# Need help with some shop questions



## aahwhatever2 (May 22, 2015)

Hey guys,

I am new on here and have some questions about setting up a new shop in my garage. I have started with purchasing a Harbor Freight 2Hp dust collector. I know this may sound weird, but my health and safety come first. Also, I will be setting up a cyclone/Thein system and will be venting to my back yard, which is all mulch. I do have a compound miter saw, a ryobi 18v drill/saw kit, some chisels, and a few wood carving tools.

My next project will be building a workbench. SO.... Here is the big question; I am in a wheelchair, permanently and I want to know, what is the best height for you to work on a workbench? I see most are at 36", but I am curious if this is a good working height for you? Also, are you standing while working at the bench, or are you sitting on a stole? 
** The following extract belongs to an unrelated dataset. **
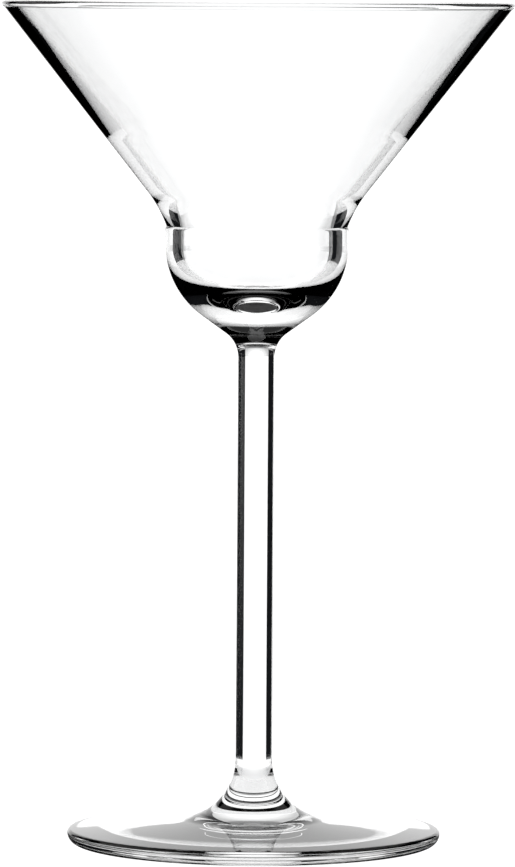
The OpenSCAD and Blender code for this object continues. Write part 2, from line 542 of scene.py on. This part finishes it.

Either way, I would like it if you guys could tell me "what distance is it from your elbow to your bench? and is this the most comfortable for you?

I am going to be building a table that I can sit under, so that I can get closer to my work, but I want to make sure that I set it up close to a good height for me. I know that "I" am the largest variable here, but with some feed back as to how you all like to work at a bench, will help me to determine to height to which I need to build mine.

After that, will come the FUN tools! I will be ordering a Grizzly 1023 table saw in the morning. I spoke to them last week and was told that they will be giving a 10% discount to veterans. After that, I will only have a couple hundred bucks left and am not sure what tool will be next on the list, but there are a few that I have my eye on...

Thanks all for any advise you may have!


----------



## woodnthings (Jan 24, 2009)

*thanks for your service!*

It's about leverage, not distance from your elbow. In a wheelchair or standing the issue is leverage or downward pressure you can easily apply to the tool... whether a drill, plane or chisel. So, benches and tool tables need to be lower than for standing operators. 

There may be a website for wheelchair confined woodshop arrangements. The table saw you ordered is a cabinet saw and probably can not be made any lower. A bench top type saw may be a better choice... I donno? You could get in touch with other vets who have woodshops, for their solutions?

My experience with folks in chairs was 50 years ago where I worked with students at the University of Illinois Rehabilitation Center. Each student had specific limitations so advice is difficult. If you have need for a helper is that possible? If this is a lone wolf shop, then you have to make work holders, work supports and lowered tables. etc . Best to you. :yes:


----------



## woodchux (Jul 6, 2014)

First, "Thanks for your military service to the USA!" Also welcome here to this very friendly woodworking forum. Great advice from previous post too. Consider doing a layout of your garage floor/wall size before you buy all your "toys", to help determine what should (can) go where to make your projects go a bit more smoothly. Think about using items (benchtop, table stands, etc.) as multi purpose surfaces. Be certain to have enough electrical outlets & lighting. As for a workbench, IMO each of us has a idea what is the best bench, but check which tables in your environment now are most comfortable for you, both in height and surface areas, which may help determine your bench dimensions. Keep us posted on your progress, and be safe.


----------



## new2woodwrk (Mar 16, 2015)

I found this - maybe of some use:
http://werickson.iweb.bsu.edu/wheelchair/wheelchair.html - at the bottom is information about benches, storage and tools etc.

Not being disabled myself, the one thing that stands out in my mind about the bench is the ability to work efficiently on glue ups, layouts etc. - I'm thinking for me would I prefer a "wrap around" style bench so I can use 3 sides efficiently or would standard table layout work. Not sure myself.

I would be interested in pics though as you setup.


----------



## aahwhatever2 (May 22, 2015)

Thank you guys for the input. I really liked the website that you linked too (new2woodwrk). It was a very interesting read.

My table saw will be here Monday. I went to Home Depot and picked up everything that I will need for a new 220 sub-panel. I have a friend that is going to pull the wire for me from the main to the garage. I am still working on how I will layout the shop, but I know that I am going to put both a 110 and 220 plug in the ceiling on a drop down. This way, I will be able to pull out any tool (and stand) to the middle of the garage to work with. I think this will give me the most room. I know that some of my tools will stay along a wall, but the ones that require will have all the room they will need.

I think I am going to work with Sketchup to figure out where I want to set certain tools. At least for a general idea. I will put it up as soon as I am done. First, I have to get all the junk out of the garage!


----------